Ford CEO Alan Mulally is no longer a frontrunner in Microsoft's search for a CEO to replace departing Steve Ballmer.
Mulally told the Associated Press in a Jan. 7 interview that he "would like to end the Microsoft speculation." Shutting down the possibility of heading up the software giant, he added, "I have no other plans to do anything other than serve Ford.
"You don't have to worry about me leaving," he told the news organization.
After Ballmer announced his impending retirement as Microsoft CEO on Aug. 23, 2013, Mulally emerged as a high-profile frontrunner for the position. Other candidates include the company's cloud computing and enterprise software head Satya Nadella and Stephen Elop, former CEO of Nokia. Microsoft is currently in the midst of acquiring Nokia's hardware and services unit in a deal valued at $7.1 billion.
Microsoft, meanwhile, remains secretive. A spokesman told the AP, "Out of respect for the process and the potential candidates, we don't comment on individual names."
The AP interview ends one of the biggest controversies surrounding the CEO selection process at Microsoft.
No More 'Will He or Won't He?'
Mulally gripped the media's attention for months after it was revealed that he was in contention for the CEO spot at Microsoft. His vague statements to the press regarding his candidacy not only raised a big question mark over the entire selection process, but it also caused waves at Ford.
Businessweek reported on Dec. 16 that Mulally's refusal to set the record straight "threatens to overshadow car introductions at Ford Motor Co. and raises the risk of internal strife among his deputies at the automaker."
Armed with insider information, Edsel Ford II, board director at Ford and great-grandson of the car maker's legendary founder, predicted that Mulally would stay put.

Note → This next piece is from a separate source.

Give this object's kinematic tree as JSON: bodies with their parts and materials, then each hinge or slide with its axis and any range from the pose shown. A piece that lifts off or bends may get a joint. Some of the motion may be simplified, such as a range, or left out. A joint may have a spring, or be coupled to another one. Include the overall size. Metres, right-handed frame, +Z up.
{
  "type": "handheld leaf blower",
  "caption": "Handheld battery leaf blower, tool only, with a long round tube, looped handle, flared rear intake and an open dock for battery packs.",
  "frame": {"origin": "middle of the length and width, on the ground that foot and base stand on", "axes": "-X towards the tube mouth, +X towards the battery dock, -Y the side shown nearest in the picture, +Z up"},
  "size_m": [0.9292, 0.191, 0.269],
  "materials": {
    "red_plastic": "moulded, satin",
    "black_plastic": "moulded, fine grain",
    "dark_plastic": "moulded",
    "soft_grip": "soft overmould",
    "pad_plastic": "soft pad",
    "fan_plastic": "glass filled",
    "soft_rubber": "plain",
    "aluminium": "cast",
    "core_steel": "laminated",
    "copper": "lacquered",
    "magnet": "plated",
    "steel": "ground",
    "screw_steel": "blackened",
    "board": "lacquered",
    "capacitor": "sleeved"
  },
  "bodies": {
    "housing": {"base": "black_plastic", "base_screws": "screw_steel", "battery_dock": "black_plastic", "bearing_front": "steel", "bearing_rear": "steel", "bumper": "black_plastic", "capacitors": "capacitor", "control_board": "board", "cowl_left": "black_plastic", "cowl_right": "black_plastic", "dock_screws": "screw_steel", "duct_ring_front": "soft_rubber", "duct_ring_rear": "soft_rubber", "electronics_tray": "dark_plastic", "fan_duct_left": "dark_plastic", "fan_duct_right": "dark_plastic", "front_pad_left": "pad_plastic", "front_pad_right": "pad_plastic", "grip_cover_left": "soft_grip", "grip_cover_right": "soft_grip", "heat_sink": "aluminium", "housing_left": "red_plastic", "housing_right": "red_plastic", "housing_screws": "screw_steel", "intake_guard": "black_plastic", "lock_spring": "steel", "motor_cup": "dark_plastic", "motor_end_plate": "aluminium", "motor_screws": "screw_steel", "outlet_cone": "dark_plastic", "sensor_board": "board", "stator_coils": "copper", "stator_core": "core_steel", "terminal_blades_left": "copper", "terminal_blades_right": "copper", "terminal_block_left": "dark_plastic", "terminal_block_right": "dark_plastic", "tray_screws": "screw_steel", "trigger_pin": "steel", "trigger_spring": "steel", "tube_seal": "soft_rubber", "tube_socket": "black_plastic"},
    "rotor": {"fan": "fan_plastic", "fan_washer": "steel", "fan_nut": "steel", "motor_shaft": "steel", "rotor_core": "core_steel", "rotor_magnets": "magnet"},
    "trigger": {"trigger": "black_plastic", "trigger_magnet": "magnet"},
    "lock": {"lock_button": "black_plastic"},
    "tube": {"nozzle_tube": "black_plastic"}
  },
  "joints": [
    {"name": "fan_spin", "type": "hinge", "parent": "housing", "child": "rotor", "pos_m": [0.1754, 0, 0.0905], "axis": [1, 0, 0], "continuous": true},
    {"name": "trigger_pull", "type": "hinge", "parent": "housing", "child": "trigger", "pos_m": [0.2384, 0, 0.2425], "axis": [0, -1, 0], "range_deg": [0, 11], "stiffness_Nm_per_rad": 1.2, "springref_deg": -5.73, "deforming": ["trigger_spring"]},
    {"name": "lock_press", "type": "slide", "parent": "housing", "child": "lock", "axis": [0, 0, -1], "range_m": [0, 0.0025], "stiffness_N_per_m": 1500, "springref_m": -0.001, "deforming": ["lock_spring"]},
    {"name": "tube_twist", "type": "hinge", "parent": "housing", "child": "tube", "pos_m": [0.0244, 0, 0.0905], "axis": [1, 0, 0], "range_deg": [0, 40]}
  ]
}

He told Bloomberg on Dec. 5 that Mulally "is staying through the end of 2014 and that's all I know."
Ford's board of directors was under the same impression. "Frankly, he has told us that his plan is to stay with Ford through the end of 2014," added Edsel Ford II.

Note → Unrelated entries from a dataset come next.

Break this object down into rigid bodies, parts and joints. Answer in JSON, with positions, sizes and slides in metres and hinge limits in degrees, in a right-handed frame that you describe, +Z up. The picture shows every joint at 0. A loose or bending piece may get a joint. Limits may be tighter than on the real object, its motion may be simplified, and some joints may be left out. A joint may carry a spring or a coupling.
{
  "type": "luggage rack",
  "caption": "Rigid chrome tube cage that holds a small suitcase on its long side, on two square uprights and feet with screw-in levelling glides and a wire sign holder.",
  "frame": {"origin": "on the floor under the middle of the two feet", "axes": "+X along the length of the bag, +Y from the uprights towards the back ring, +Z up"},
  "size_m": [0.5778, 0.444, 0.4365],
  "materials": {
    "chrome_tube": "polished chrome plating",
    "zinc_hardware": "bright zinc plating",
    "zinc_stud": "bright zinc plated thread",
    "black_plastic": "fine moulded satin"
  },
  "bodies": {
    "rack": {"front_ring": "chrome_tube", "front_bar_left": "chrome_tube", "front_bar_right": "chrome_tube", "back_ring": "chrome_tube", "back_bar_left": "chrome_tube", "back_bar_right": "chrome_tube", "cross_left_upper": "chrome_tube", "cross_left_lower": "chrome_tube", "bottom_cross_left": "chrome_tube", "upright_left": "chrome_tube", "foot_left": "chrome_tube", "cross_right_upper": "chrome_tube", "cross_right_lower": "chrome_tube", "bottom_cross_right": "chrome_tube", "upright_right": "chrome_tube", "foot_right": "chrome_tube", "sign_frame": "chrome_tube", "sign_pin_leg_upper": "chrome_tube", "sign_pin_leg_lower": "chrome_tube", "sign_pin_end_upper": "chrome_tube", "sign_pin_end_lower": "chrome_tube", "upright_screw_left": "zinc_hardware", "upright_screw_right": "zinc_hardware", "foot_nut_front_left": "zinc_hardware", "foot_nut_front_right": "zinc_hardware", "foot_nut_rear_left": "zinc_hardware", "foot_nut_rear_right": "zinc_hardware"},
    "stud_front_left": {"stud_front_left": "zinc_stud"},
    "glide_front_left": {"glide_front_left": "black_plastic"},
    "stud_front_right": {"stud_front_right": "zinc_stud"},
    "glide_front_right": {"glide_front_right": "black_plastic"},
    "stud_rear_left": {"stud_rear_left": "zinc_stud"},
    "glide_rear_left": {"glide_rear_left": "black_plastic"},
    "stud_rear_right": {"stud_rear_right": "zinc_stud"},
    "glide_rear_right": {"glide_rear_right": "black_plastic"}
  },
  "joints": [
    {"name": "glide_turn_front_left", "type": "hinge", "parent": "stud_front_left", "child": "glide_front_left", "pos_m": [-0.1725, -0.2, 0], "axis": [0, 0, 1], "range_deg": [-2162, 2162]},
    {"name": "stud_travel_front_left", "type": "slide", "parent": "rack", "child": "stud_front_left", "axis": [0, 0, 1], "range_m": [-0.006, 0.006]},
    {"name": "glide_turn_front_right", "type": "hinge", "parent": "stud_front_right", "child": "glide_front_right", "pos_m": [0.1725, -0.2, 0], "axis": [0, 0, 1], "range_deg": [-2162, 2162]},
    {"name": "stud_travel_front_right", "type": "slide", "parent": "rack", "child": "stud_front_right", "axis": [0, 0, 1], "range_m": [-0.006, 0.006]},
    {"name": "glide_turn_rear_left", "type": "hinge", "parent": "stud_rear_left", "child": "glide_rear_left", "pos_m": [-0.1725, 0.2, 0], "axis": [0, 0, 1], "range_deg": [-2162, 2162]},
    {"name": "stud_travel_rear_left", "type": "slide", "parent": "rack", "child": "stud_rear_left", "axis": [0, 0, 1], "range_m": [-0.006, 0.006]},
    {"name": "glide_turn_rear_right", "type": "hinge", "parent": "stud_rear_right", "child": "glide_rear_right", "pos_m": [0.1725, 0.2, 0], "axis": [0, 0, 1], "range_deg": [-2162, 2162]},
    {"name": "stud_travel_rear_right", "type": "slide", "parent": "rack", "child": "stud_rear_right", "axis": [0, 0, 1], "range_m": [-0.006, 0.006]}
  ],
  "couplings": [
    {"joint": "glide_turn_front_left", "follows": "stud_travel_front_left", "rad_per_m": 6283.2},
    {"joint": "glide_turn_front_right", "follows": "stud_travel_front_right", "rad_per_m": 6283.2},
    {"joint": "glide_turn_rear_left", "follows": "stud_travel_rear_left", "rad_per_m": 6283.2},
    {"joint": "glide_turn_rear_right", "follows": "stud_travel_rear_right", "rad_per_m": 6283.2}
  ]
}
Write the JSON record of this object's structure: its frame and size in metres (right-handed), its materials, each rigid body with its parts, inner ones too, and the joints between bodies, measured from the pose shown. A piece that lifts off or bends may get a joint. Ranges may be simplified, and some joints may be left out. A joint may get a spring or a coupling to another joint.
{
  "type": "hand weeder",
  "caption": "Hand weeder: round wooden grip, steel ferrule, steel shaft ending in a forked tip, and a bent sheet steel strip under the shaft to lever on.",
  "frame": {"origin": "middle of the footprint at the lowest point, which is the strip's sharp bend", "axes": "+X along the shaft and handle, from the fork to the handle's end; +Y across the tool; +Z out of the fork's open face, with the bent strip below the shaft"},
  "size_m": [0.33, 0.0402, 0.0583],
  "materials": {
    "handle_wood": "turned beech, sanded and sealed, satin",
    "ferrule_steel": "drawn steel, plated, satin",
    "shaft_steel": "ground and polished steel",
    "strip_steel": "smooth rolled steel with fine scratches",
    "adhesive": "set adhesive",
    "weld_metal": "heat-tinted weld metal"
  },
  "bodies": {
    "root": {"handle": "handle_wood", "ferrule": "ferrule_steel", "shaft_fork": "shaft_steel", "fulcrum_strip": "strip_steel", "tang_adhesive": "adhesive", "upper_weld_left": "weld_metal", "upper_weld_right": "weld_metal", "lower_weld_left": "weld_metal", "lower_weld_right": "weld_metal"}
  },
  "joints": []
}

With Mulally out of the running, Microsoft's candidate pool has shrunk. The software titan "is closer to naming a new chief executive, according to a source familiar with the board's thinking," reported Reuters. "Sources familiar with the process have told Reuters that Microsoft is down to a 'handful' of candidates, including one or more outsiders from the tech industry," namely Elop, Nadella and Tony Bates, former CEO of Skype, also a Microsoft acquisition.

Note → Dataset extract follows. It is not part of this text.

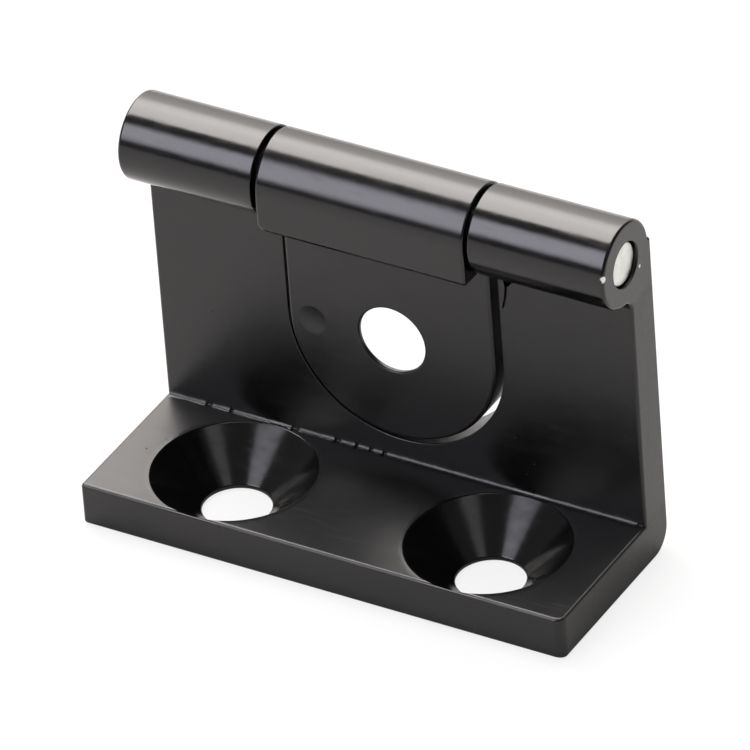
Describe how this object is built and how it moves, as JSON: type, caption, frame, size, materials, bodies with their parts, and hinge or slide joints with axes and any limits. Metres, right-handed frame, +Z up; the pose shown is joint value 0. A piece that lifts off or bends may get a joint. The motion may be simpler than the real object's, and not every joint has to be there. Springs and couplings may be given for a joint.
{
  "type": "t hinge",
  "caption": "Black die-cast hinge: an angle leaf with a countersunk foot, a round-ended tongue leaf that swings in a window in its upright plate, and a plain steel pin.",
  "frame": {"origin": "On the plane that the foot stands on, under the middle of the bounding box", "axes": "+X along the pin, +Y from the foot's front edge to the plate's back, +Z up from the foot to the pin"},
  "size_m": [0.05, 0.0196, 0.0377],
  "materials": {
    "black_paint": "semi-gloss black paint over a zinc casting",
    "pin_steel": "bright plain steel"
  },
  "bodies": {
    "angle_leaf": {"angle_leaf": "black_paint", "hinge_pin": "pin_steel"},
    "tongue_leaf": {"tongue_leaf": "black_paint"}
  },
  "joints": [
    {"name": "tongue_swing", "type": "hinge", "parent": "angle_leaf", "child": "tongue_leaf", "pos_m": [0, 0.00524, 0.0335], "axis": [-1, 0, 0], "range_deg": [0, 270]}
  ]
}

Microsoft's efforts to find Ballmer's successor are expected to end early this year, according to Microsoft Director and chair of the search committee John W. Thompson, well ahead of the 12-month deadline Ballmer set for his departure. "We're moving ahead well, and I expect we'll complete our work in the early part of 2014," said Thompson in a Dec. 17 statement.
"Microsoft has had only two CEOs in its 38-year history," reminded Thompson. "As a Board, we are determined and confident that the company's third CEO will lead Microsoft to renewed and continued success."